This, then, is the life which it is the purpose of this community to promote in the women who join it. Is it a charitable purpose and is a trust for its furtherance a charitable trust?

8

The community does not engage in, indeed is by its rules debarred from, any exterior work, such as teaching, nursing or tending the poor, which distinguishes the active branches of the same Order. A Catholic woman, it is said, joins such a contemplative Order as this to promote in herself more fully and perfectly the love of God, expressed in as perfect a submission to His will as she can achieve with the help of His Grace, to promote that love in her neighbour and to make reparation to God for the sins of mankind. It is the teaching of the Church that the religious life thus led is, as it is called, the State of Perfection. But it is not a complete statement of their purpose to say that it is merely to work out their own salvation.
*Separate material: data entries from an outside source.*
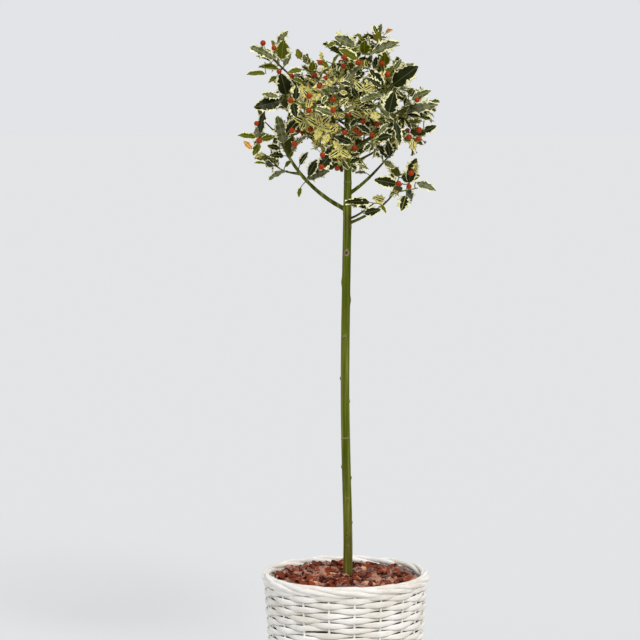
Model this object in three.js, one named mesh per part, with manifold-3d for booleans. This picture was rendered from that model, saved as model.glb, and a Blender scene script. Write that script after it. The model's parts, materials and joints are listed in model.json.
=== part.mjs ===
import Module from 'manifold-3d';
import * as THREE from 'three';
import { mergeVertices } from 'three/addons/utils/BufferGeometryUtils.js';

const wasm = await Module();
wasm.setup();

// A half-standard variegated holly with red berries, planted in a round basket of white-painted
// willow under a mulch of bark chips. Millimetres, +Z up. The origin is the centre of the basket's
// flat underside, and the side of the plant with the two open lower boughs faces -Y.

// Clearance between neighbouring pieces
const gap = 0.3;

// Basket
const basketHeight = 290;
const wallTop = 268.7;
const wallFootRadius = 128;
const wallTopRadius = 146;
const wallThickness = 10;
const weaveDepth = 2.2;
const weaveRows = 26;
const stakeCount = 19;
const stepsAround = 2 * stakeCount;
const baseThickness = 9;
const borderOuterRadius = 150;
const borderWidth = 16;
const borderSections = 3 * stakeCount;
const borderCorners = 6;
const plaitDepth = 1.3;

// Soil and mulch
const soilTop = 262;
const mulchRadius = 131;
const mulchEdgeTop = 277;
const mulchCrownTop = 284;
const mulchSides = 26;
const goldenAngle = 2.39996;
const mulchEdgeDrop = 3;
const mulchEdgeRun = 10;
const chipCount = 16;
const chipLength = 30;
const chipWidth = 17;
const chipThickness = 4.5;
const chipSizes = [0.75, 1.15];
const chipRoll = 0.5;
const chipPitch = 0.32;
const chipLift = [-0.5, 1.5];
const chipMargin = 3;
const chipSeed = 11;

// Trunk: the bends of its centre line, and its radius at the soil, at breast height and at the tip
const trunkBends = [[3, 0, soilTop + gap], [4, 0, 335], [-1.6, 2, 620], [2.9, 0, 1000], [1.8, -2, 1146]];
const trunkFootRadius = 8.3;
const trunkTipRadius = 2.8;
const trunkTipHeight = 1146;
const trunkFlare = 2.2;
const trunkFlareHeight = 14;
const trunkEvenThinning = 0.22;
const trunkCrownThinning = 7;
const trunkSides = 8;
const trunkRings = 34;
const trunkFlareRings = [0, 8, 20, 45];
const trunkPlainStart = 70;
const trunkLeastRing = 4;
const trunkPieces = 60;
const knotHalfHeight = 7;
const knotRingOffset = 9;
const knotSharpness = 4;
const sleeveRun = 3;
const trunkKnots = [
  { height: 352, angle: -75, size: 1.2 },
  { height: 421, angle: -80, size: 1.3 },
  { height: 712, angle: -95, size: 1.8 },
  { height: 778, angle: -15, size: 1.6 },
  { height: 810, angle: 205, size: 1.8 },
  { height: 862, angle: -90, size: 1.6 },
  { height: 987, angle: -60, size: 1.3 },
];

// Boughs: where each leaves its parent, the point it bends round, its tip and its radii
const boughSides = 5;
const boughRings = 5;
const boughPieces = 8;
const boughs = [
  { name: 'bough_left', height: 938, bend: [-74, -6, 975], tip: [-110, -12, 1050], thick: 3.8, thin: 2.5 },
  { name: 'bough_right', height: 966, bend: [28, -4, 982], tip: [52, -8, 1008], thick: 3.2, thin: 2.3 },
  { name: 'bough_low_right', height: 914, bend: [30, -6, 924], tip: [62, -12, 946], thick: 2.6, thin: 1.9 },
  {
    name: 'bough_left_mid', height: 1040,
    bend: [-42, -4, 1076], tip: [-80, -12, 1112], thick: 2.9, thin: 2.1,
  },
  {
    name: 'bough_upper_left', height: 1072,
    bend: [-40, -8, 1110], tip: [-88, -16, 1165], thick: 2.8, thin: 2,
  },
  {
    name: 'bough_upper_right', height: 1082,
    bend: [18, -4, 1116], tip: [34, -8, 1156], thick: 2.8, thin: 2,
  },
  {
    name: 'bough_right_mid', height: 1034,
    bend: [50, -4, 1070], tip: [84, -12, 1106], thick: 2.9, thin: 2.1,
  },
  {
    name: 'bough_back_left', height: 1026,
    bend: [-42, 28, 1042], tip: [-68, 46, 1072], thick: 3.2, thin: 2.3,
  },
  {
    name: 'bough_back_right', height: 1032,
    bend: [42, 28, 1044], tip: [68, 46, 1070], thick: 3.2, thin: 2.3,
  },
  { name: 'bough_back', height: 1046, bend: [0, 36, 1064], tip: [0, 60, 1096], thick: 3, thin: 2.2 },
  {
    name: 'spur_left_outer', parent: 'bough_left', share: 0.66,
    bend: [-98, 0, 1004], tip: [-110, 2, 1008], thick: 1.9, thin: 1.5,
  },
  {
    name: 'spur_left_inner', parent: 'bough_left', share: 0.55,
    bend: [-70, -12, 992], tip: [-68, -14, 996], thick: 1.7, thin: 1.4,
  },
];

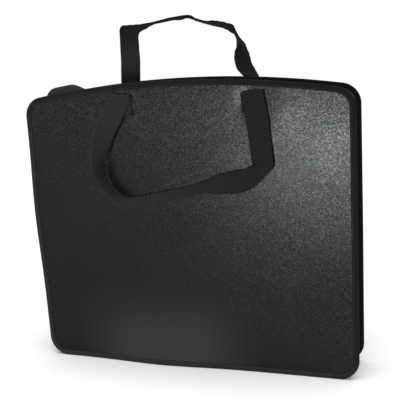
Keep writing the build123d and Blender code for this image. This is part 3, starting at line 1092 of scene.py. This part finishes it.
BACK_STRAP = [
    ((-95, 34.2, 391.6), (1, 0, 0)),
    ((-94, 34, 406.5), (1, 0, 0)),
    ((-92, 34, 433.5), (1, 0, -0.05)),
    ((-91.5, 34, 456), (1, -0.05, 0)),
    ((-91.5, 34.5, 466.5), (1, -0.1, -0.1)),
    ((-91.5, 38.5, 474.5), (0.95, -0.05, -0.35)),
    ((-92.5, 47, 478.5), (0.95, -0.05, -0.35)),
    ((-91, 61.5, 480.5), (0.95, -0.1, -0.25)),
    ((-88.5, 78, 483), (1, -0.15, -0.1)),
    ((-86, 95, 485), (1, -0.15, 0)),
    ((-83, 115.5, 487), (1, -0.2, 0)),
    ((-80, 129, 488.5), (0.95, -0.25, 0)),
    ((-74, 147, 491), (0.9, -0.4, -0.05)),
    ((-66, 159.5, 492.5), (0.6, -0.8, -0.2)),
    ((-51, 164, 493.5), (0, -0.95, -0.25)),
    ((-37.5, 159.5, 490.5), (-0.35, -0.9, 0.3)),
    ((-22, 150.5, 486), (-0.5, -0.8, 0.35)),
    ((-2.5, 133.5, 481), (-0.6, -0.75, 0.35)),
    ((10.5, 121, 478.5), (-0.6, -0.7, 0.35)),
    ((22, 110, 476.5), (-0.6, -0.65, 0.5)),
    ((35, 95, 472.5), (-0.5, -0.6, 0.6)),
    ((49, 77, 468), (-0.45, -0.55, 0.7)),
    ((59, 64.5, 462.5), (-0.2, -0.55, 0.8)),
    ((65.5, 54.5, 455.5), (-0.35, -0.75, 0.6)),
    ((69, 49, 449), (-0.2, -0.9, 0.4)),
    ((70.5, 47, 442.5), (-0.25, -0.95, 0.2)),
    ((70.5, 46, 436), (-0.45, -0.9, 0.1)),
    ((71, 45, 428), (-0.55, -0.85, 0)),
    ((73, 45, 419), (-0.5, -0.85, -0.2)),
    ((77.5, 45, 412), (-0.4, -0.9, -0.25)),
    ((83.5, 44, 404), (-0.5, -0.85, 0.2)),
    ((87, 34.2, 391.6), (-1, 0, 0)),
]


def catmull(p0, p1, p2, p3, knots, t):
    """Point at t between p1 and p2 on the smooth curve that passes the four points at the knots."""
    k0, k1, k2, k3 = knots
    a1 = p0.lerp(p1, (t - k0) / (k1 - k0))
    a2 = p1.lerp(p2, (t - k1) / (k2 - k1))
    a3 = p2.lerp(p3, (t - k2) / (k3 - k2))
    b1 = a1.lerp(a2, (t - k0) / (k2 - k0))
    b2 = a2.lerp(a3, (t - k1) / (k3 - k1))
    return b1.lerp(b2, (t - k1) / (k2 - k1))


def smooth_path(stations, step):
    """Places and width directions every step along a smooth curve through the stations."""
    places = [p for p, _ in stations]
    widths = [w for _, w in stations]
    places = [2 * places[0] - places[1]] + places + [2 * places[-1] - places[-2]]
    widths = [widths[0]] + widths + [widths[-1]]
    knots = [0.0]
    for p, q in zip(places, places[1:]):
        knots.append(knots[-1] + sqrt((q - p).length))
    fine = []
    pieces = 30
    for i in range(1, len(places) - 2):
        near = slice(i - 1, i + 3)
        for k in range(pieces):
            t = knots[i] + (knots[i + 1] - knots[i]) * k / pieces
            place = catmull(*places[near], knots[near], t)
            fine.append((place, widths[i].lerp(widths[i + 1], smooth(k / pieces, 0, 1))))
    fine.append((places[-2], widths[-2]))
    result, travelled, target = [], 0.0, 0.0
    for (p, w), (q, v) in zip(fine, fine[1:]):
        length = (q - p).length
        while target <= travelled + length and length > 0:
            t = (target - travelled) / length
            result.append((p.lerp(q, t), w.lerp(v, t)))
            target += step
        travelled += length
    result.append(fine[-1])
    return result, travelled


# Slope of the fold over each front tab's top edge, and how high its middle stands.
FRONT_FOLD = {"left": (-0.14, TAB_TOP - 0.5 * MM), "right": (0.10, TAB_TOP - 2.5 * MM)}


def strap_ends(panel, first, last):
    """Stations that lead the webbing out of its left tab and back into its right one."""
    ends = []
    for side, station in (("left", first), ("right", last)):
        x, width = station[0].x, station[1]
        if panel == "front":
            slope, crease = FRONT_FOLD[side]
            along = Vector((1, 0, slope)).normalized() * (1 if width.x > 0 else -1)
            spots = ((-32.4, -6), (-32.6, -2), (-33.2, -0.6), (-34.3, 0.0), (-35.3, -0.3), (-35.6, -1.0))
            ends.append([(Vector((x, y * MM, crease + z * MM)), along) for y, z in spots])
        else:
            spots = ((33.3, -6), (33.4, -1))
            ends.append([(Vector((x, y * MM, TAB_TOP + z * MM)), width) for y, z in spots])
    return ends[0], ends[1][::-1]


def rib_lean(u, length):
    """How far the ribs lean along the webbing for each step across it, u from its left end."""
    return 0.9 - 1.5 * smooth(u, 0.35 * length, 0.5 * length)


def make_strap(panel, points):
    """Webbing handle: a ribbed ribbon that leaves one tab, hangs or stands, and ends in the other."""
    facing = FACING[panel]
    step = 0.5 * MM
    stations = [(Vector(p) * MM, Vector(w).normalized()) for p, w in points]
    lead_in, lead_out = strap_ends(panel, stations[0], stations[-1])
    if panel == "front":
        stations = stations[1:-1]
    path, length = smooth_path(lead_in + stations + lead_out, step)
    half = WEBBING / 2
    thick = WEBBING_THICK / 2
    across = 14
    held = 9 * MM
    rings, along = [], []
    for i, (place, width) in enumerate(path):
        u = i * step
        ahead = (path[min(i + 1, len(path) - 1)][0] - path[max(i - 1, 0)][0]).normalized()
        square = (width - ahead * width.dot(ahead)).normalized()
        slanted = width.normalized()
        slanted = slanted / max(0.8, slanted.dot(square))
        side = slanted.lerp(square, smooth(min(u, length - u), held, held + 16 * MM))
        normal = ahead.cross(square).normalized()
        lean = rib_lean(u, length)
        frayed = 0.18 * MM * ripple(u, facing * 3, 0, 7 * MM)
        cup = 0.5 * MM * ripple(u, 5, facing, 60 * MM) * smooth(min(u, length - u), held, 2 * held)
        ring = []
        for way in (1, -1):
            for k in range(across + 1):
                a = (2 * k / across - 1) * way
                flat = min(1, (1 - abs(a)) / 0.06 + 0.3)
                rib = 0.10 * MM * (0.5 + 0.5 * cos(2 * pi * (u + lean * a * half) / RIB_PITCH))
                depth = thick * flat + rib * smooth(1 - abs(a), 0.02, 0.12)
                reach = half * a + (frayed if abs(a) > 0.9 else 0)
                ring.append(place + side * reach + normal * (depth * way + cup * (a * a - 0.4)))
        rings.append(ring)
        along.append(u)
    around = [(2 * k / across - 1) * way * half for way in (1, -1) for k in range(across + 1)]
    around.append(around[0])
    verts, faces, uvs = loft_mesh(rings, False, around, along)
    uvs = [[(u + rib_lean(u, length) * v, v) for u, v in face] for face in uvs]
    obj = recalculate(make_object(f"{panel}_webbing_handle", verts, faces, uvs))
    dress(obj, "webbing")
    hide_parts(f"{panel}_handle_strap")
    if panel == "front":
        # The plane leans a little, so that the hanging part counts as handle all the way down.
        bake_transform(obj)
    else:
        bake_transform(obj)


BOX_STITCH = (2.7 * MM, 2.2 * MM)  # pitch and length of the stitches that hold the handles


def make_tabs(panel):
    """Box-stitched ends of the webbing and the patches behind them."""
    facing = FACING[panel]
    for side in ("left", "right"):
        node = f"{panel}_{side}_handle_tab"
        low, high = box(node)
        centre_x, centre_z = (low.x + high.x) / 2, (low.z + high.z) / 2
        pulled = sheet_lift(centre_x, centre_z, facing)
        lift = panel_bow(centre_x, centre_z, facing) + tab_dent(centre_x, centre_z, facing)
        right, up, normal = Vector((-facing, 0, 0)), Vector((0, 0, 1)), Vector((0, facing, 0))
        thick = high.y - low.y
        middle = Vector((centre_x, facing * (SHEET_FACE + lift), centre_z))
        slant, drop = 0.0, 0.0
        if panel == "front":
            slope, crease = FRONT_FOLD[side]
            slant, drop = slope, TAB_TOP - crease + 0.6 * MM
        for k, shy in enumerate((0.0, 0.4 * MM)):
            layer = cloth_patch(f"{node}_layer_{k + 1}", middle + normal * (thick / 2 * k),
                                right, up, normal, WEBBING - 2 * shy, TAB_TOP - TAB_LOW - 2 * shy,
                                thick / 2 * 0.98, 0.8 * MM, slant, drop)
            fit(layer, "webbing", f"{panel}_panel")
        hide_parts(node)
        face = middle + normal * (thick - 0.02 * MM)
        box_w, box_h = WEBBING - 6 * MM, TAB_TOP - TAB_LOW - 7 * MM
        rows = [frame_row(face, right, up, normal, box_w, box_h),
                line_row(face, right, up, normal, -box_w / 2, -box_h / 2, box_w / 2, box_h / 2),
                line_row(face, right, up, normal, -box_w / 2, box_h / 2, box_w / 2, -box_h / 2)]
        stitches(f"{node}_stitches", rows, f"{panel}_panel", "webbing", *BOX_STITCH)

        patch_node = f"{panel}_{side}_backing_patch"
        low, high = box(patch_node)
        centre = Vector(((low.x + high.x) / 2, facing * (SHEET_BACK + pulled), (low.z + high.z) / 2))
        patch = cloth_patch(f"{patch_node}_plastic", centre, -right, up, -normal,
                            high.x - low.x, high.z - low.z, SHEET, 3 * MM)
        fit(patch, "stiffener", f"{panel}_panel", patch_node)
        back_face = centre - normal * (SHEET + 0.02 * MM)
        rows = [frame_row(back_face, right, up, -normal, box_w, box_h)]
        stitches(f"{patch_node}_stitches", rows, f"{panel}_panel", "stiffener", *BOX_STITCH)


def make_sliders():
    """Zip sliders and their pulls, shaped as in the CAD with softer edges."""
    for side in ("left", "right"):
        for kind, body in (("slider_body", f"{side}_slider"), ("slider_pull", f"{side}_pull")):
            node = f"{side}_{kind}"
            piece = soften(copy_of(node, f"{node}_enamel"), 0.25 * MM, 3)
            fit(piece, "zip_metal", body, node)


make_camera()
make_studio()
for panel_name, strap_points in (("front", FRONT_STRAP), ("back", BACK_STRAP)):
    make_sheet(panel_name)
    make_binding(panel_name)
    make_gusset(panel_name)
    make_zip_half(panel_name)
    make_tabs(panel_name)
    make_strap(panel_name, strap_points)
make_base()
make_sliders()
For it is the established belief of the Roman Catholic Church, as appears from the Apostolic Constitution "Umbratilem" that the prayers and other spiritual penances and exercises, in which the nuns engage for the benefit of the public, in fact benefit the public by drawing down upon them grace from God, which enables those who are not yet Christians to embrace the Christian religion and those who are already Christians to practice Christianity more fully and fruitfully, and, further, that the prayers and other spiritual exercises of the nuns are the more efficacious by virtue of the fact that they devote their lives with especial devotion to the service of God. It is this benefit to all the world, arising from the value of their intercessory prayers, that the Appellant puts in the forefront of her case in urging the charitable purpose of the trust.

9

Nor is it only upon the intercessory value of prayer that the Appellant relies for the element of public benefit in their lives. For it is the evidence of Cardinal Griffin—and I do not pause to ask whether it is evidence of fact or opinion—that the practice of the religious life by the Carmelite nuns and other religious is a source of great edification to other Catholics—and indeed in innumerable cases to...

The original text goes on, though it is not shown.